In November 2006, Mossack Fonseca records show, Oberoi and Madhok were appointed directors and J&W Inc executed a debt waiver agreement with Amex Investment Limited, providing a reduction in an unspecified debt owed by the company to US $ 9,999,999 and issued promissory notes to Amex for the amount. The same day, Amex moved 490 of its 1,000 shares to Peran Limited (Hong Kong).
Deepak Madhok of the Oberoi Group signed on behalf of both Peran and J&W Inc.
On June 30, 2010, Chadha, along with the other Amex representative Nicolaas Peter van Lookeren Campagne, resigned from EIH Holdings (BVI), J&W Hong Kong Ltd and also J&W Inc. The next day, Mossack Fonseca records show, Amex transferred its remaining 510 shares of J&W Inc to Peran Limited. The purchase price was fixed at US $13.34 million which was then reduced to US $11.70 million.
Peran, Mossack Fonseca records show, paid only $ 4.33 million after setting off the rest against the amount owed by Amex to Peran under a “deed of set off between Amex, Peran and Oberoi Holdings Hong Kong Limited” and purchase of 13 preference shares by Amex from Peran in Oberoi Holdings Hong Kong Limited.
Incorporated in 1989, Oberoi Holdings Hong Kong Ltd is described on the BSE website (bseindia.com) as a subsidiary of Oberoi Hotels Pvt Ltd through which the latter entered into long-term global licensing agreements with EIH Holdings Ltd (BVI) for The Oberoi and Trident brands under which EIH Holdings got exclusive rights to own and operate Oberoi and Trident hotels globally except India.
On December 16, 2013, Mossack Fonseca records show, Madhok confirmed that the reliable accounting records for J&W Inc were located at Level 3, Podium Building,120 Collins Street, Melbourne, which is also the address listed for EIH Holdings Ltd (BVI) in Australia. Oberoi and Madhok remained directors and Peran Limited (Hong Kong) held all 1,000 shares of J&W Inc.
In May 2008, a Sydney-based legal firm appointed by Madhok instructed that Mossack Fonseca’s invoices should be addressed to J&W Inc and “sent to and for the attention of Deepak Madhok and there should be a note on the invoice that it will be payable by EIH Holdings Ltd”, an Oberoi Group company.
On July 7, 2010, an Australian legal company, Aequus Counsel, sent a bunch of documents to Mossack Fonseca’s Bahamas office. Authorised by Madhok, the forwarding note described the transfer of 510 ordinary shares in J&W Inc to EIH International Limited while the attached form showed transfer of shares from Amex to Peran.
RESPONSE: In an email response to queries from The Indian Express, P R S Oberoi wrote on March 30: “It is a matter of public record that Oberoi Group and Amex Group had a joint venture for hotels and hotel management outside of India for many years. The joint venture was conducted primarily through EIH Holdings Ltd, a British Virgin Islands Company, although there were many companies involved in the joint venture because the joint venture was global, operated in many countries at different times and extended for a long period of time. The joint venture was terminated in 2010 through the purchase by Oberoi Group of Amex Group’s interest in the joint venture company and all controlled/affiliated entities. The entire reported consideration was paid solely to and for the benefit of Amex Group.

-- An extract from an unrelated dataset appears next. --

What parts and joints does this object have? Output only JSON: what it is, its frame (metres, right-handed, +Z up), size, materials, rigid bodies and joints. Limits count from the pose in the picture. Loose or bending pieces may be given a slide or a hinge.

“Amex Group is a private partnership whose business affairs are not public. The business affairs of Amex Group/Oberoi Group joint venture are confidential and the parties are legally bound not to disclose or discuss those matters with third parties.
“Oberoi Group has taken all necessary approvals from the Government of India in relation to the Amex Group/Oberoi Group joint venture including the establishment, modification and termination of the joint venture.
“However, for the record, your numbered paragraphs 1-7 (of a questionnaire emailed by The Indian Express) contain statements of fact which are simply not correct, taken completely out of context. The various questions you pose are based not only on those incorrect assertions but other assumptions which are not valid. For the reasons mentioned, I cannot correct your errors.
“The private business affairs of Oberoi Group and its partners are not subject to review by media and public examination on demand.”
On April 1, a letter from Oberoi said: “Please understand that the entities and confidential transactions, events and documents your asserted statements of fact and questions relate to go back more than 10 years. Those entities and confidential transactions, events and documents are both complex and voluminous involving many parties, countries and entities all over the world. It is not possible to respond in a meaningful way, even if we were able to, without discussing a great deal more confidential information than the responses you seek or contemplate.
“The asserted statements of fact on which your questions are based are incorrect, taken out of context or predicated on invalid assumptions. To be absolutely clear, I neither confirm nor deny any asserted statements of fact on which your questions are based.”